Obama campaign manager Jim Messina trumpeted the earnings results with a message on Twitter: “Glad we didn’t let Detroit fail as Romney suggested. Never bet against the American worker!”
Republican presidential candidate Rick Santorum scoffed at the idea that bailout package helped the auto industry.
GM and Chrysler would be “alive and equally as well, or better off, than they are now,” Santorum told about 300 people at a Detroit Economic Club luncheon yesterday. “The markets would have reacted to restructure it to be more competitive.”
In speeches, Obama frequently cites the revival of GM and Chrysler to justify his economic policies and project an optimistic view of the future.
“What’s happening in Detroit can happen in other industries,” he said Feb. 15 in Milwaukee. “That’s what we’ve got to be shooting for, is to create opportunities for hardworking Americans to get in there and start making stuff again and sending it all over the world.”
Yesterday’s positive economic news follows four consecutive months of declines in the unemployment rate, a main indicator for voters and in the political debate.
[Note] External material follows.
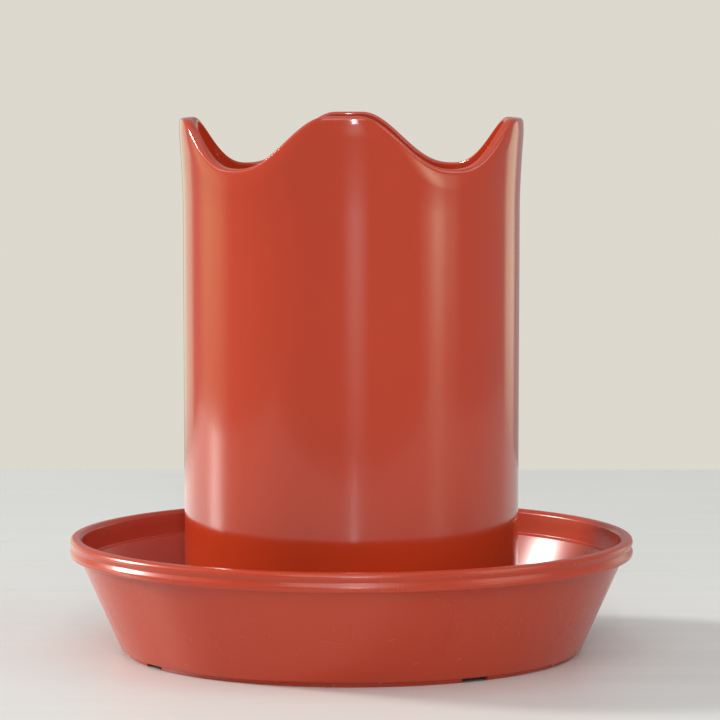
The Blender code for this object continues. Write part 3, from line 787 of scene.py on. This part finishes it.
# a low sun through the left window, high soft fills, and low panels that give the walls something to mirror
lights = (
    dict(
        name="sun", azimuth=-106, distance=5.2, height=2.18, size=(1.0, 1.0),
        radiance=87.0, colour=(0.97, 0.97, 0.93),
    ),
    dict(
        name="skylight", azimuth=0, distance=0.25, height=2.0, size=(1.9, 1.9),
        radiance=0.5, colour=(0.97, 0.99, 1.0), aim=0.0,
    ),
    dict(
        name="highFront", azimuth=-5, distance=1.7, height=1.45, size=(1.5, 0.9),
        radiance=2.5, colour=(1.0, 0.99, 0.97),
    ),
    dict(
        name="highLeft", azimuth=-80, distance=1.6, height=1.25, size=(1.2, 0.9),
        radiance=0.6, colour=(1.0, 0.96, 0.90),
    ),
    dict(
        name="highRight", azimuth=70, distance=1.7, height=1.25, size=(1.0, 0.8),
        radiance=2.0, colour=(1.0, 0.99, 0.97),
    ),
    dict(
        name="sunlitTable", azimuth=-118, distance=0.72, height=0.003, size=(1.3, 0.8),
        radiance=0.65, colour=(0.9, 1.0, 0.95), soft=0.3, up=True,
    ),
    dict(
        name="lowLeft", azimuth=-108, distance=3.0, height=0.24, size=(2.37, 1.26),
        radiance=1.0, colour=(0.8, 1.0, 0.46), soft=0.4,
    ),
    dict(
        name="lowBackLeft", azimuth=-152, distance=3.2, height=0.24, size=(2.08, 1.28),
        radiance=0.75, colour=(0.6, 1.0, 0.66), soft=0.2,
    ),
    dict(
        name="lowFront", azimuth=3, distance=2.6, height=0.14, size=(0.95, 0.9),
        radiance=1.5, colour=(0.80, 0.97, 1.0), soft=0.5,
    ),
    dict(
        name="frontWindow", azimuth=2, distance=2.3, height=0.95, size=(0.12, 1.1),
        radiance=30.0, colour=(0.84, 0.95, 1.0),
    ),
    dict(
        name="lowRight", azimuth=60, distance=3.0, height=0.32, size=(0.98, 1.26),
        radiance=2.8, colour=(0.9, 1.0, 0.70), soft=0.5,
    ),
    dict(
        name="lowRightWide", azimuth=62, distance=3.5, height=0.32, size=(2.39, 1.27),
        radiance=0.9, colour=(1.0, 0.95, 0.70), soft=0.3,
    ),
    dict(
        name="lowBackRight", azimuth=138, distance=3.2, height=0.24, size=(1.44, 1.28),
        radiance=1.05, colour=(0.95, 1.0, 0.68), soft=0.3,
    ),
)
for light in lights:
    aroundLight(**light)
makeCamera(view)
print("studio set")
The January rate of 8.3 percent was the lowest in almost three years.
Still, the possibility of a worsening of the European debt crisis remains a cloud hanging over the economy. U.S. stocks slid for two days this week amid concern over Greek debt negotiations.
Tensions with Iran over its nuclear program also raise the risk of Middle East turmoil, which would drive up oil prices.
A pickup in the recovery at the start of last year was blunted by a surge in gasoline prices, the earthquake and tsunami in Japan, the European debt crisis and market concern over U.S. political gridlock stirred by protracted talks on raising the debt limit.
“We have seen people’s expectations rise several times during the Great Recession only to be dashed,” Kohut said. “Right now it looks like a pretty good run.”